QFS – E treinadores? Quem mais o marcou?

– Ismael Díaz, por me ter ensinado o que ensinou numa fase difícil da minha carreira e ter apostado em mim e me ter ajudado muito. E porque acho que era bom treinador, vinha com outras ideias, tacticamente muito bom. Depois, João Alves, Carlos Manuel que me ensinou muito no início da carreira. Na formação, o Vítor Móia também me ensinou muito quando passei de júnior para sénior. Todos os treinadores têm a sua importância.


QFS – Houve algum com quem não tenha gostado de trabalhar?


– Haver houve, mas não vou dizer quem foram (risos)! Um bom treinador não quer dizer que seja uma boa pessoa, e vice-versa.

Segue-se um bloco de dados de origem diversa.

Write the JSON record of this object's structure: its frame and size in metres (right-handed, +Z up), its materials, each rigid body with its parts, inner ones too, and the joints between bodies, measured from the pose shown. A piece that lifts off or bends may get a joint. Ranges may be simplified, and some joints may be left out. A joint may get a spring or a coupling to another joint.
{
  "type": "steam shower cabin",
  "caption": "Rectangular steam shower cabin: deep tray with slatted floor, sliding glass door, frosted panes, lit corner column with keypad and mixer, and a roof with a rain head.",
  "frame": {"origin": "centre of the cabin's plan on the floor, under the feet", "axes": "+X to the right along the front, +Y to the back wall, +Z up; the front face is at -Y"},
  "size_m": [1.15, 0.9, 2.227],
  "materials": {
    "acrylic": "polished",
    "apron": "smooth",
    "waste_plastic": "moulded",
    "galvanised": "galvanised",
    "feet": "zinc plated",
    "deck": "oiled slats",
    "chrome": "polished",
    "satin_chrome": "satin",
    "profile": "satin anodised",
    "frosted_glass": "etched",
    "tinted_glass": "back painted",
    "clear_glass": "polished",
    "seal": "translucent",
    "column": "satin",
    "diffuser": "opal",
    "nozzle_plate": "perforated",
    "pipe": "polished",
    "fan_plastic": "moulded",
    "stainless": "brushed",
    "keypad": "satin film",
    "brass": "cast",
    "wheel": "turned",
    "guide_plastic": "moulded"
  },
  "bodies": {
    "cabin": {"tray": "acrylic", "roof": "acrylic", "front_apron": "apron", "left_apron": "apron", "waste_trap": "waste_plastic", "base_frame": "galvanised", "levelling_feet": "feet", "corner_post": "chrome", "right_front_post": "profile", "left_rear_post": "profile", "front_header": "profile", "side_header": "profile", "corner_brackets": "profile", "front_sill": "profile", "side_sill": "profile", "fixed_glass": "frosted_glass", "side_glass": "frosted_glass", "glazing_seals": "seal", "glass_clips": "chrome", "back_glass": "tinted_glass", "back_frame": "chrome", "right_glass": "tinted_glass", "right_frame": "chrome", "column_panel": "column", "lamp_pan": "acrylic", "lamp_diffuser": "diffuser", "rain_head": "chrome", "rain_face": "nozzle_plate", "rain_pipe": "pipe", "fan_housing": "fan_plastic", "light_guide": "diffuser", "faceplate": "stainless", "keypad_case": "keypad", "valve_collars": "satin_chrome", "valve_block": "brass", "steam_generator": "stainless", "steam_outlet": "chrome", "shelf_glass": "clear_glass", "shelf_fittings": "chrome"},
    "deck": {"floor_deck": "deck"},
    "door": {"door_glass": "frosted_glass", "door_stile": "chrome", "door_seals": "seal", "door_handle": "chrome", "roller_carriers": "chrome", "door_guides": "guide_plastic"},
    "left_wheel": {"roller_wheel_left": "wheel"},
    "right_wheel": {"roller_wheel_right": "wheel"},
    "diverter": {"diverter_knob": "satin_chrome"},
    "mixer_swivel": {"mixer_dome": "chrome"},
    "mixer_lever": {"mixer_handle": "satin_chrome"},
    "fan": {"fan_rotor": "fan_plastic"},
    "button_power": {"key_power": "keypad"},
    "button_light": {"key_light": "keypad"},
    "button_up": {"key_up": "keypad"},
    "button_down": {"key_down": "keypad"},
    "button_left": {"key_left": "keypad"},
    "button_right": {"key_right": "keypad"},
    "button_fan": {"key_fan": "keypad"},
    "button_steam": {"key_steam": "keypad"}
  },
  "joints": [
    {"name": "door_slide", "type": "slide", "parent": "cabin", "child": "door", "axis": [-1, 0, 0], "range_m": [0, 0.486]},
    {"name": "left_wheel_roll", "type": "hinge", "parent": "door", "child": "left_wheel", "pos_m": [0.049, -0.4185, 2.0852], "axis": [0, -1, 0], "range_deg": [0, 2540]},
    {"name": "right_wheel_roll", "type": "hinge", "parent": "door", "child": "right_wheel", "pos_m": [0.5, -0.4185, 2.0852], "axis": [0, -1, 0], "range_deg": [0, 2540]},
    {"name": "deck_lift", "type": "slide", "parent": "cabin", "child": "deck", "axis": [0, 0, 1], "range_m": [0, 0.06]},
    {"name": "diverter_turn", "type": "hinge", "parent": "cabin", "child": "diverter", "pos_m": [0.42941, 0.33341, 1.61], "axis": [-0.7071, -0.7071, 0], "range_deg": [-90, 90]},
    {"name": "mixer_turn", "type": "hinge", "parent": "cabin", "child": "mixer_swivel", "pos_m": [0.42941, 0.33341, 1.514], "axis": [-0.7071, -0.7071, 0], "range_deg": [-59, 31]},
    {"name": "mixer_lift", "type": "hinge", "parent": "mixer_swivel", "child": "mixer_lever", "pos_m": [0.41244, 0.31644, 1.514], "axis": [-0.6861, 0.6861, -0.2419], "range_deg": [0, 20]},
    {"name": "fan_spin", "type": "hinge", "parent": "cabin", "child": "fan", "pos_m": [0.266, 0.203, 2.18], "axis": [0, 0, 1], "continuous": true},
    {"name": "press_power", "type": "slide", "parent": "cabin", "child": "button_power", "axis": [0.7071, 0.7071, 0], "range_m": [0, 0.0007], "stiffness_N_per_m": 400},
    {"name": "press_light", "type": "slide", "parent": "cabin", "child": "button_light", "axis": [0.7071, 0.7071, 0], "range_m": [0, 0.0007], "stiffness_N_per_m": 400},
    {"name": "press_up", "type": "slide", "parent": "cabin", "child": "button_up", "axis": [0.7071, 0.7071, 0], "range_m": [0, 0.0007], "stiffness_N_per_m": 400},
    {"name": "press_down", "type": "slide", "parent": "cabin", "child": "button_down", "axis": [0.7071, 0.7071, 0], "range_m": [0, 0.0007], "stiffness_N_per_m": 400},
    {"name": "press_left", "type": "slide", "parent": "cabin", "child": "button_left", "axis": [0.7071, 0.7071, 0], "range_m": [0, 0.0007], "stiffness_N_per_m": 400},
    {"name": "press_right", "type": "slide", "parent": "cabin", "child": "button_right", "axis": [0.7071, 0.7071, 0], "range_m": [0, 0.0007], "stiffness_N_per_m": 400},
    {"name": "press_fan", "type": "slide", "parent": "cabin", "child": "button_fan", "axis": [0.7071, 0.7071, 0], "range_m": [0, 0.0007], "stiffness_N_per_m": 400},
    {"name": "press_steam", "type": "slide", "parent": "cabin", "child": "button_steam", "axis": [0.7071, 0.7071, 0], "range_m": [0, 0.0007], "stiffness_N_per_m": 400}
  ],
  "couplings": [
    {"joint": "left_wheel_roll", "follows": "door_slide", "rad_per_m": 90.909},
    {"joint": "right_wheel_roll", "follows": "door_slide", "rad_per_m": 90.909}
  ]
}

É difícil conjugar as duas coisas, às vezes um bom treinador tem de tomar decisões de que nem todos gostam, é mesmo assim. E se calhar os treinadores que são bons como pessoa e bons treinadores não têm carreiras como poderiam ter... E fico-me por aqui.


QFS – Ainda apanhou, na última época, o Paco Fortes, um nome lendário na história do Farense...

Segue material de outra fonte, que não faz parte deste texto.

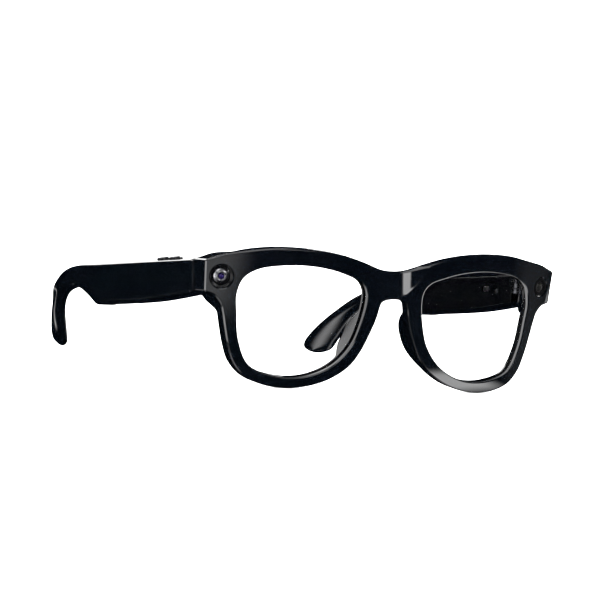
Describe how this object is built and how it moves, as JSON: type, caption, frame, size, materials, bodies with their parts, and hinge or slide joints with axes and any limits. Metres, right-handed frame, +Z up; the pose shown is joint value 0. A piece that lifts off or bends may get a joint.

– Sim, mas já estava na fase final da carreira, já não era o mesmo de antes. E a situação do clube também não ajudou.


QFS – Depreendo, por respostas anteriores, que ficou com o Farense no coração...

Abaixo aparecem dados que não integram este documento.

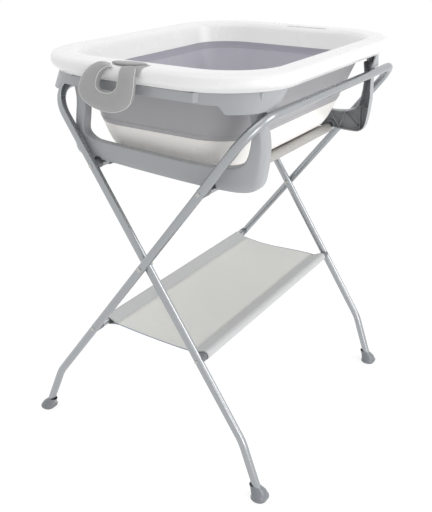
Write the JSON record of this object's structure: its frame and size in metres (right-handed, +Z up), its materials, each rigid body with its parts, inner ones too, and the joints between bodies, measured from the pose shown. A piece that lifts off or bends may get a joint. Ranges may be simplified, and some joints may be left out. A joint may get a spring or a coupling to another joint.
{
  "type": "changing table",
  "caption": "Foldable baby bath with a collapsible tub, hinged tub legs and a head pad, standing on a folding X-frame of bent tube with a fabric shelf and sling.",
  "frame": {"origin": "on the floor, under the middle of the whole object's box", "axes": "+X along the tub away from its head-pad end, +Y towards the back of the stand, +Z up"},
  "size_m": [0.8388, 0.676, 0.9293],
  "materials": {
    "tube": "satin silver-grey paint on steel tube",
    "fastener": "bright zinc-plated steel",
    "foot_plastic": "glossy blue-grey moulding",
    "dark_plastic": "matte dark grey moulding",
    "rim_plastic": "semi-gloss white moulding",
    "grey_plastic": "satin light grey moulding",
    "band_rubber": "soft matte grey elastomer",
    "grip_rubber": "dark rubber",
    "shelf_fabric": "light grey woven nylon",
    "sling_fabric": "light grey woven nylon",
    "pad_fabric": "grey padded fabric with lighter piping"
  },
  "bodies": {
    "outer_frame": {"outer_top_bar": "tube", "outer_leg_left": "tube", "outer_leg_right": "tube", "outer_sling_bar": "tube", "outer_shelf_bar": "tube", "outer_bar_ends": "foot_plastic", "outer_splices": "fastener", "outer_rivets": "fastener", "outer_foot_left": "foot_plastic", "outer_foot_right": "foot_plastic", "pivot_bolts": "fastener", "pivot_spacers": "dark_plastic", "sling_cloth": "sling_fabric", "shelf_cloth": "shelf_fabric"},
    "inner_frame": {"inner_top_bar": "tube", "inner_leg_left": "tube", "inner_leg_right": "tube", "inner_sling_bar": "tube", "inner_shelf_bar": "tube", "inner_bar_ends": "foot_plastic", "inner_splices": "fastener", "inner_rivets": "fastener", "inner_foot_left": "foot_plastic", "inner_foot_right": "foot_plastic"},
    "tub": {"tub_rim": "rim_plastic", "end_skirt_left": "grey_plastic", "end_skirt_right": "grey_plastic", "skirt_screws": "fastener", "leg_pins_left": "fastener", "leg_pins_right": "fastener", "rim_plate": "rim_plastic", "collapsible_band": "band_rubber"},
    "tub_floor": {"tub_bottom": "rim_plastic", "drain_ring": "grey_plastic"},
    "plug": {"drain_plug": "dark_plastic"},
    "near_leg": {"tub_leg_left": "grey_plastic", "leg_grips_left": "grip_rubber"},
    "far_leg": {"tub_leg_right": "grey_plastic", "leg_grips_right": "grip_rubber"},
    "pad": {"head_pad": "pad_fabric", "pad_tab": "pad_fabric"}
  },
  "joints": [
    {"name": "tub_lift", "type": "slide", "parent": "outer_frame", "child": "tub", "axis": [0, 0, 1], "range_m": [0, 1.79]},
    {"name": "stand_fold", "type": "hinge", "parent": "outer_frame", "child": "inner_frame", "pos_m": [0.0219, 0, 0.499], "axis": [1, 0, 0], "range_deg": [0, 57], "deforming": ["sling_cloth", "shelf_cloth"]},
    {"name": "tub_collapse", "type": "slide", "parent": "tub", "child": "tub_floor", "axis": [0, 0, 1], "range_m": [0, 0.082], "deforming": ["collapsible_band"]},
    {"name": "near_leg_fold", "type": "hinge", "parent": "tub", "child": "near_leg", "pos_m": [-0.3031, 0, 0.872], "axis": [0, -1, 0], "range_deg": [0, 26]},
    {"name": "far_leg_fold", "type": "hinge", "parent": "tub", "child": "far_leg", "pos_m": [0.2789, 0, 0.872], "axis": [0, 1, 0], "range_deg": [0, 26]},
    {"name": "plug_pull", "type": "slide", "parent": "tub_floor", "child": "plug", "axis": [0, 0, 1], "range_m": [0, 0.05]},
    {"name": "pad_lift", "type": "slide", "parent": "tub", "child": "pad", "axis": [0, 0, 1], "range_m": [0, 0.12]}
  ],
  "couplings": [
    {"joint": "stand_fold", "follows": "tub_lift", "rad_per_m": 0.555},
    {"joint": "near_leg_fold", "follows": "tub_collapse", "rad_per_m": 5.5},
    {"joint": "far_leg_fold", "follows": "tub_collapse", "rad_per_m": 5.5}
  ]
}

C – Sim, claro. Eu sou de Almada, o meu clube desde pequenino é verde e branco (risos). Não sou sócio, não sou fanático, mas o meu clube do coração é o Sporting. Mas posso dizer que neste momento dou mais importância a esta decisão da subida do Farense do que ao Sporting-Benfica, por exemplo. Para mim, é igual o lugar em que o Sporting terminar. Se houvesse um Farense-Sporting agora, não ficava nada dividido: era Farense!


QFS – Por fim, pedimos que deixe uma mensagem para os adeptos do Farense.

C – Não deixem de acompanhar o clube. De certeza que vai haver muita gente em Felgueiras, como eles são, de certeza que vão lá acima! E que apoiem muito, para ver se no próximo ano estão a disputar a II Liga!